If there is one aspect of his game that displays a weakness it is his driving – week to week, he finds fewer than 55 per cent of the fairways and is ranked 176th on the PGA Tour in terms of accuracy – so the chance to leave the driver mostly in the bag offered a rare opportunity to choose a cautious rather than an aggressive game plan. In the end, he teed off with irons on 15 of the 18 holes.

Any doubts the 14-time Major champion may have had were banished from the moment he found the middle of the fairway with an iron at the 1st, ended pin high and 10 feet from the hole with his approach shot, and rolled in the putt for an opening birdie.

He picked up another shot at the 4th, had chances for birdies with his new putter at each of the next three holes, and reached the turn in 34, which was the first time since 2013 that he found himself under par in a Major championship after nine holes.
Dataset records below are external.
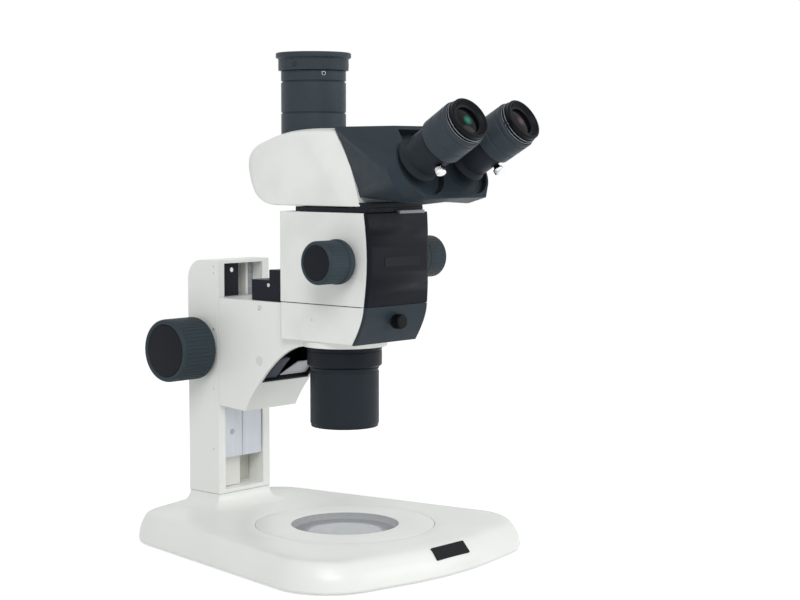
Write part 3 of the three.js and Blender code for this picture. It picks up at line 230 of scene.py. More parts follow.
def rubbery(name, rgb):
    """Rubber: dull, with a coarse matt grain."""
    made = Shader(name, rgb, 0.82)
    made.vary_colour(made.noise(300, 4), shade(rgb, 1.2))
    made.bump(made.noise(900, 3), 0.4, 0.0002)
    return made.material


def coated_lens(name, reflection_tint, centre, radius):
    """Coated lens over a dark barrel: a painted reflection of the coating, a soft tint at the middle that
    fades to the dark base at the radius (millimetres).
    """
    made = Shader(name, (7, 9, 11), 0.06)
    made.shader.inputs["Specular IOR Level"].default_value = 0.12
    shift = made.node("VectorMath", operation="DISTANCE")
    made.link(made.place, shift.inputs[0])
    shift.inputs[1].default_value = [c * MM for c in centre]
    made.vary_colour(shift.outputs["Value"], reflection_tint, radius * MM, radius * 0.15 * MM)
    return made.material


def clear_glass(name, rgb, clearness):
    """Plate glass: light passes straight through the clear share, the rest scatters from its grey body."""
    made = Shader(name, rgb, 0.22)
    made.vary_roughness(made.noise(150, 2), 0.05)
    made.shader.inputs["Alpha"].default_value = 1 - clearness
    return made.material


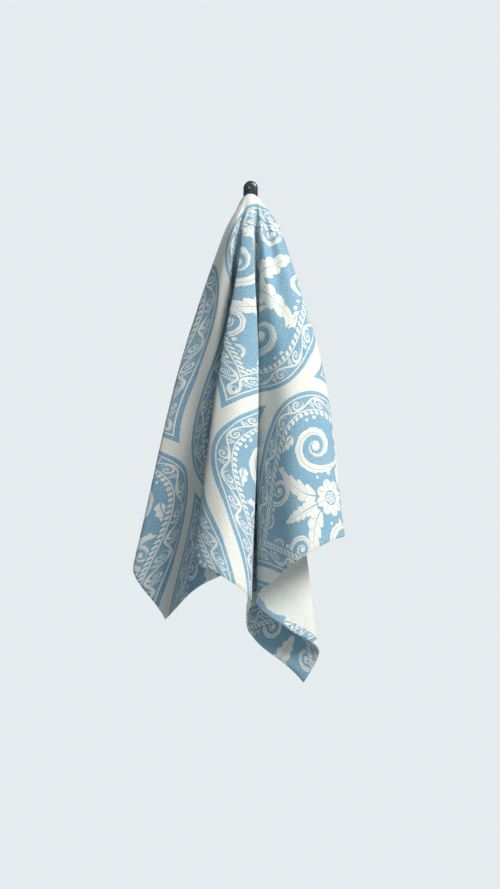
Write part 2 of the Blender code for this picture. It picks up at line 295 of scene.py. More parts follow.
columns = len(angles)
rim = 1 + np.arange(columns) * TOWEL_RINGS + TOWEL_RINGS - 1
rim_way = middle[rim] - middle[rim - 1]
rim_points = middle[rim] + rim_way / np.linalg.norm(rim_way, axis=1)[:, None] * CLOTH_THICKNESS / 2
points = np.concatenate([
    middle + normals * CLOTH_THICKNESS / 2,
    middle - normals * CLOTH_THICKNESS / 2,
    rim_points,
])
layer = len(middle)
faces = []
wrong_side = []
for column in range(columns):
    here = 1 + column * TOWEL_RINGS
    there = 1 + (column + 1) % columns * TOWEL_RINGS
    faces.append((0, here, there))
    faces.append((layer, layer + there, layer + here))
    wrong_side += [False, True]
    for ring in range(TOWEL_RINGS - 1):
        a, b = here + ring, there + ring
        faces.append((a, a + 1, b + 1, b))
        faces.append((layer + a, layer + b, layer + b + 1, layer + a + 1))
        wrong_side += [False, True]
    a, b = here + TOWEL_RINGS - 1, there + TOWEL_RINGS - 1
    edge, next_edge = 2 * layer + column, 2 * layer + (column + 1) % columns
    faces.append((a, edge, next_edge, b))
    faces.append((edge, layer + a, layer + b, next_edge))
    wrong_side += [False, False]

towel_mesh = bpy.data.meshes.new("towel_cloth")
towel_mesh.from_pydata(points.tolist(), [], faces)
set_uv(towel_mesh, np.concatenate([flat, flat, flat[rim]]))


class Amount:
    """A number that varies over a surface. Arithmetic on it adds Math nodes."""

    def __init__(self, tree, socket):
        self.tree = tree
        self.socket = socket

    def maths(self, operation, *others):
        return Amount(self.tree, add_node(self.tree, "ShaderNodeMath", {"operation": operation},
                                          dict(enumerate((self, *others)))).outputs[0])

    def swapped(self, operation, other):
        return Amount(self.tree, add_node(self.tree, "ShaderNodeMath", {"operation": operation},
                                          {0: other, 1: self}).outputs[0])

    def __add__(self, other):
        return self.maths("ADD", other)

    __radd__ = __add__

    def __sub__(self, other):
        return self.maths("SUBTRACT", other)

    def __rsub__(self, other):
        return self.swapped("SUBTRACT", other)

    def __mul__(self, other):
        return self.maths("MULTIPLY", other)

    __rmul__ = __mul__

    def __truediv__(self, other):
        return self.maths("DIVIDE", other)

    def __gt__(self, other):
        return self.maths("GREATER_THAN", other)

    def __abs__(self):
        return self.maths("ABSOLUTE")

    def sine(self):
        return self.maths("SINE")

    def cosine(self):
        return self.maths("COSINE")

    def root(self):
        return self.maths("SQRT")

    def least(self, other):
        return self.maths("MINIMUM", other)

    def most(self, other):
        return self.maths("MAXIMUM", other)

    def wrap(self, high, low):
        return self.maths("WRAP", high, low)

    def fold(self, size):
        return self.maths("PINGPONG", size)

    def edge(self, low, high):
        """0 below low, 1 above high and a smooth step between."""
        return Amount(self.tree, add_node(
            self.tree, "ShaderNodeMapRange", {"interpolation_type": "SMOOTHSTEP"},
            {"Value": self, "From Min": low, "From Max": high}).outputs[0])

    def towards(self, other, share):
        return self + (other - self) * share


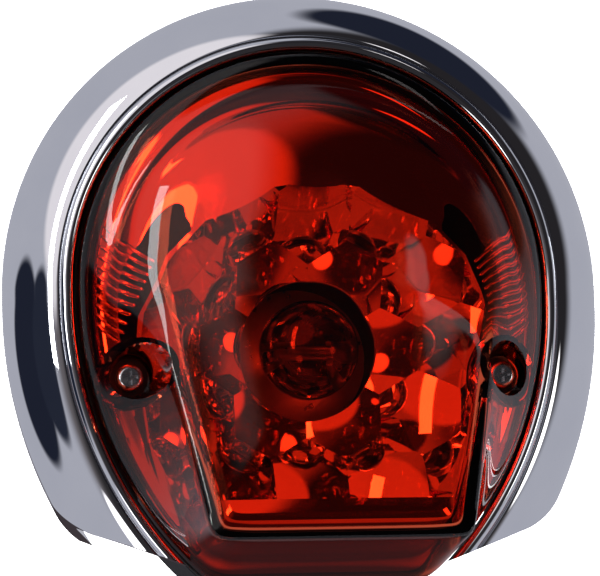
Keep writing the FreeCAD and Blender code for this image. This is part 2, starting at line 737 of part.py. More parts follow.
def contact_spring():
    """A coil of tilted half turns between the socket's back and the contact plate."""
    rear = BARREL_REAR + BARREL_WALL + SPRING_WIRE / 2
    front = CONTACT_FACE - TIP_HEIGHT - CONTACT_PLATE_THICK - SPRING_WIRE / 2
    rise = (front - rear) / (2 * SPRING_TURNS)
    halves = []
    for number in range(2 * SPRING_TURNS):
        side = 1 if number % 2 == 0 else -1
        low = rear + number * rise
        start = at(side * SPRING_RADIUS, low, BULB_Z)
        end = at(-side * SPRING_RADIUS, low + rise, BULB_Z)
        wire = Part.Wire(Part.makeCircle(SPRING_WIRE / 2, start, V(0, 0, 1)))
        tilt = (end - start).normalize()
        axis = V(0, 0, -side).cross(tilt)
        halves.append(Part.Face(wire).revolve((start + end) * 0.5, axis, 180))
    return halves[0].fuse(halves[1:]).removeSplitter()


def socket_terminals():
    """A solder tag behind each of the two contacts."""
    tags = []
    rear = CONTACT_FACE - TIP_HEIGHT - CONTACT_PLATE_THICK
    for sign in (-1, 1):
        x = sign * BULB_CONTACT_SPREAD
        corner = at(x - TERMINAL_THICK / 2, rear, BULB_Z - TERMINAL_WIDTH / 2)
        tags.append(Part.makeBox(TERMINAL_THICK, TERMINAL_LENGTH, TERMINAL_WIDTH, corner))
    return Part.makeCompound(tags)


def socket_boot():
    """A rubber cup over the socket: wide where the bulb's pins stick out, then snug."""
    wide = PIN_REACH + SLOT_CLEARANCE
    neck = PIN_FORWARD - PIN_STAGGER - BAYONET_PUSH - BOOT_NECK_GAP
    cup_rear = BARREL_REAR - BOOT_WALL
    skirt = rod(wide + BOOT_WALL, 0, BULB_Z, neck - BOOT_WALL, BOOT_FRONT)
    cup = rod(BARREL_RADIUS + BOOT_WALL, 0, BULB_Z, cup_rear, BOOT_FRONT)
    tail = rod(BOOT_TAIL_RADIUS, 0, BULB_Z, cup_rear - BOOT_TAIL, BARREL_REAR)
    body = skirt.fuse([cup, tail])
    body = body.cut(rod(wide, 0, BULB_Z, neck, BOOT_FRONT))
    body = body.cut(rod(BARREL_RADIUS, 0, BULB_Z, BARREL_REAR, BOOT_FRONT))
    bore = BOOT_TAIL_RADIUS - BOOT_WALL
    return body.cut(rod(bore, 0, BULB_Z, cup_rear - BOOT_TAIL, BARREL_REAR))


NODES = {
    "chrome_housing": chrome_housing,
    "base_plate": base_plate,
    "base_gasket": base_gasket,
    "mounting_studs": mounting_studs,
    "housing_screws": housing_screws,
    "wire_grommet": wire_grommet,
    "lens": lens,
    "lens_seal": lens_seal,
    "lens_screws": lens_screws,
    "screw_seals": screw_seals,
    "screw_inserts": screw_inserts,
    "reflector": reflector,
    "bulb_glass": bulb_glass,
    "bulb_cap": bulb_cap,
    "bulb_insulator": bulb_insulator,
    "bulb_contacts": bulb_contacts,
    "bulb_stem": bulb_stem,
    "bulb_filaments": bulb_filaments,
    "filament_supports": filament_supports,
    "socket_barrel": socket_barrel,
    "socket_rivets": socket_rivets,
    "contact_plate": contact_plate,
    "contact_tips": contact_tips,
    "contact_spring": contact_spring,
    "socket_terminals": socket_terminals,
    "socket_boot": socket_boot,
}

for node, build in NODES.items():
    save(node, build())
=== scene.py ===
# %% [markdown]
# # A motorcycle tail light
#
# This file dresses a finished CAD model. The frame that is loaded first holds every piece
# at its real size and place, in metres, with +Z up and the lens facing -Y. The studs, the
# base and the hidden electrical parts are shown as the CAD made them, with new finishes.
# The pieces that catch the eye are made again as fine, smooth surfaces: the chromed
# housing, the red lens, the honeycomb reflector and the bulb.

# %% Load the frame
import bpy
import bmesh
import json
import math
import numpy as np
from mathutils import Matrix, Vector


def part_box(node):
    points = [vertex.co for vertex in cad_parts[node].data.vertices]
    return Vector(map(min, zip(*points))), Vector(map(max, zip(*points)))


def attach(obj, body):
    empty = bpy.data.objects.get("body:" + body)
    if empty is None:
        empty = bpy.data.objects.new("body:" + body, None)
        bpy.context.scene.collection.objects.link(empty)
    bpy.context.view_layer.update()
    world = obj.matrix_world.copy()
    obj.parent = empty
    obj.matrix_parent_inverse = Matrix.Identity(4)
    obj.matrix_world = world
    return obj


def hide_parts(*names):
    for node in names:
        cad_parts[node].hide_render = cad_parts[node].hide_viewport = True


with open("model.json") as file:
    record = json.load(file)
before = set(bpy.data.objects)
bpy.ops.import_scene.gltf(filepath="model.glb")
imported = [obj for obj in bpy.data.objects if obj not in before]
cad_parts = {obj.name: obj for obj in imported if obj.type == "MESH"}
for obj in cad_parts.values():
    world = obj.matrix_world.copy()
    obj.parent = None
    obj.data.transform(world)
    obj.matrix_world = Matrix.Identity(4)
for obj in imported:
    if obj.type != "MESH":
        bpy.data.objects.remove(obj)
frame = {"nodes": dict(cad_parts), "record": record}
bpy.context.view_layer.update()
MM = 0.001

# %% [markdown]
# ## Camera
#
# The lamp is seen from a little to its left and from a little below. A long lens, most of
# a metre away, keeps the outline almost free of perspective. The camera is also turned a
# degree and a half about its own line of sight, so the lamp leans slightly to one side.

# %% Place the camera
CAMERA_YAW = math.radians(-10.0)
CAMERA_RISE = math.radians(-8.2)
CAMERA_ROLL = math.radians(-1.6)
CAMERA_DISTANCE = 0.80
CAMERA_AIM = Vector((-0.0019, -0.030, -0.0012))
CAMERA_LENS = 181.6


def add_object(name, data):
    """A new object in the scene for a mesh, a light or a camera."""
    piece = bpy.data.objects.new(name, data)
    bpy.context.scene.collection.objects.link(piece)
    return piece


def place_camera():
    """A camera on a sphere round the aim point, turned about its line of sight."""
    away = Vector(
        (
            math.sin(CAMERA_YAW) * math.cos(CAMERA_RISE),
            -math.cos(CAMERA_YAW) * math.cos(CAMERA_RISE),
            math.sin(CAMERA_RISE),
        )
    )
    data = bpy.data.cameras.new("camera")
    data.lens = CAMERA_LENS
    data.clip_start = 0.01
    camera = add_object("camera", data)
    aim = (-away).to_track_quat("-Z", "Y").to_matrix().to_4x4()
    camera.matrix_world = (
        Matrix.Translation(CAMERA_AIM + away * CAMERA_DISTANCE)
        @ aim
        @ Matrix.Rotation(CAMERA_ROLL, 4, "Z")
    )
    bpy.context.scene.camera = camera
    return camera


camera = place_camera()
print("camera at", [round(c, 3) for c in camera.location])

# %% [markdown]
# ## Measures
#
# Everything that follows is set out from the CAD boxes. The lamp's front view is an arch:
# half a circle on top, a short straight, then two long arcs that run in towards the foot.
# Offsetting such an outline keeps all of its centres, so one formula serves the housing,
# the lens and the reflector.

# %% Read the frame's measures
housing_low, housing_high = (np.array(c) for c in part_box("chrome_housing"))
lens_low, lens_high = (np.array(c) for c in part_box("lens"))
reflector_high = np.array(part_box("reflector")[1])
glass_low, glass_high = (np.array(c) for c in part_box("bulb_glass"))

FLARE_WIDTH = 15.0 * MM
FLARE_FORWARD = 24.0 * MM
HIP_DROP = 4.0 * MM
HIP_SHIFT = 37.0 * MM
LIP_RADIUS = housing_high[0] - FLARE_WIDTH
ARCH_Z = housing_high[2] - housing_high[0]
HIP_Z = ARCH_Z - HIP_DROP
LIP_FORWARD = -housing_low[1]
SIDE_RADIUS = LIP_RADIUS + HIP_SHIFT
print("lip radius mm", round(LIP_RADIUS / MM, 2), "arch centre z mm", round(ARCH_Z / MM, 2))


# %% [markdown]
# ## From arrays to pieces
#
# A surface is worked out as one array of points laid out in rows and columns. Neighbours in
# that grid are joined by quads, and a direction may be closed on itself to make a tube or
# a ring. The arch outline is needed by the housing and by the lens, so it comes first.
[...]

For the most part Woods kept his emotions in check, but the small pirouette he gave after coming up just short of the hole with a putt from off the green at the 5th, and the fist pump that accompanied his saved par at the 9th, spoke volumes. Make no mistake, he is here to win.

At 42, things are not as easy for Woods as they once were. He has undergone four back operations in recent years and at one point feared that he might never play again. This is his first visit to the Open since 2015 and it would be fair to say the galleries were pulling for him from the moment he walked onto the first tee to loud cheers.

 

His concentration was intense, his swing rhythmic and controlled. He no longer has the fast turn and snap he had in his prime, but a hard and fast running Carnoustie allowed him to play well within himself.

Perhaps with fatigue setting in, the inward nine proved a little harder. He dropped his first shot at the 10th, after a rare mishit off the tee that found a bunker, but bounced back immediately by holing a curling 35ft putt for a birdie at the next.

Two more shots were to go, at the 13th and 15th,  and although he was a little disappointed in the end with a level par round of 71, he is well within the mix, just five strokes off the lead of Kevin Kisner, who, incidentally, used exactly the same strategy.

“The course is playing tricky,” Woods said, “but I played it the right way for me. I had a couple of bad bounces and the score could have been a lot better, but I hit it good today.

“At one point (because of the injuries) there were real doubts about my future. I feel I’m blessed to be here.”